Micro-optical analysis of carbonated water injection in irregular and heterogeneous pore geometry

Abstract

In this study, the performance of carbonated water injection (CWI) was examined through sequences of carefully designed micromodel tests in order to visualize the CWI process and investigate the associated oil recovery mechanisms. Wettability, contact angle, and residual oil trapping mechanisms were studied during water flooding and CWI. Strong viscous fingering phenomenon was observed up to breakthrough. In CWI runs, subsequent growth of the fingers observed due to unceasing dispersion-type CO2 mass transfer from fresh carbonated water to the oil phase. The main oil trapping mechanism was wettability trapping due to oil-wet nature of the micromodel. Evidence of other trapping mechanisms such as snap-off and pore-doublet were also detected. Micromodel observations revealed that the wettability of the system was modified gradually as the CWI proceeds. It was concluded that CWI can be considered as a beneficial improved oil recovery (IOR) technique that is capable of effectively changing the wettability of mixed- or oil-wet reservoirs to a more favorable condition, i.e., water-wet. Continuation of CWI for higher pore volumes also found to be advantageous in recovering an additional 3.1% of original oil in-place.
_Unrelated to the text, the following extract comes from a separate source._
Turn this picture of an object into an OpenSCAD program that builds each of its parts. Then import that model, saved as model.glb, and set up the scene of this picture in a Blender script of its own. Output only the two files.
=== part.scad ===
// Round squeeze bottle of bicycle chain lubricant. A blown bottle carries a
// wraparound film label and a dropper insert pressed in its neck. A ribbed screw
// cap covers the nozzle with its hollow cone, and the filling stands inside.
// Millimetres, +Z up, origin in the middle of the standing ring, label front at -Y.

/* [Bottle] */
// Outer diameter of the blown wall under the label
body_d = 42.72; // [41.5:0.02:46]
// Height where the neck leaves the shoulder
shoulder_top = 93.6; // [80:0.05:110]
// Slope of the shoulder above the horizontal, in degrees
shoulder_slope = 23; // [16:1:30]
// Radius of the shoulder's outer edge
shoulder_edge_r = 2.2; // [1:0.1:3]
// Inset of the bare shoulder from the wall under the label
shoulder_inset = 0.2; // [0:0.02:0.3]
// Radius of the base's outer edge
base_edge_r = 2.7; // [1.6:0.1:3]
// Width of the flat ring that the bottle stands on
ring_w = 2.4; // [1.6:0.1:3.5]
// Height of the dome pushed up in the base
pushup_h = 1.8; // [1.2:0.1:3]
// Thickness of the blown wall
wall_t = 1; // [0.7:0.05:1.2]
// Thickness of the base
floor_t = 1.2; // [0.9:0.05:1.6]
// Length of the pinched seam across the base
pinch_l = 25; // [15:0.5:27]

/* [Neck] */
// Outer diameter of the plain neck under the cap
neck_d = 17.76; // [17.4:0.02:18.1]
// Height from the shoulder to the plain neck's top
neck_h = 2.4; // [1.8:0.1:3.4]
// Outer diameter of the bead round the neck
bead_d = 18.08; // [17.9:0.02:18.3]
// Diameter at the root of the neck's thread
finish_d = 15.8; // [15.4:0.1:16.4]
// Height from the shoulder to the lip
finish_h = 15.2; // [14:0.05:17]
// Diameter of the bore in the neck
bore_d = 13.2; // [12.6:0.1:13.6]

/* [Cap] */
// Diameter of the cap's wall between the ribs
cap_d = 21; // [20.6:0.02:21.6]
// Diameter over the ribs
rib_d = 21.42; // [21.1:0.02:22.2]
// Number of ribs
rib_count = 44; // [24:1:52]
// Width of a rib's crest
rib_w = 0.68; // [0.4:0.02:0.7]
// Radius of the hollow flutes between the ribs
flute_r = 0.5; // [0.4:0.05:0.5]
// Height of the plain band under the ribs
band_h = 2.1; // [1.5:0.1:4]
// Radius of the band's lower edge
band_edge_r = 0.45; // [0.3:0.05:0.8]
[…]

Therefore, in contradiction to water flooding where oil recovery improvement is not noticeable after water breakthrough, CWI was found to be successful in improving oil recovery for a longer period even after breakthrough. The extent of this recovery improvement can be correlated to CO2 solubility and mass transfer rate. The main mechanism contributing to the additional recovery in CWI after breakthrough was found to be continuous dissolution of CO2 into the oil phase and subsequent oil swelling and viscosity reduction, which ultimately led to improved mobility of the residual oil ganglia in the micromodel.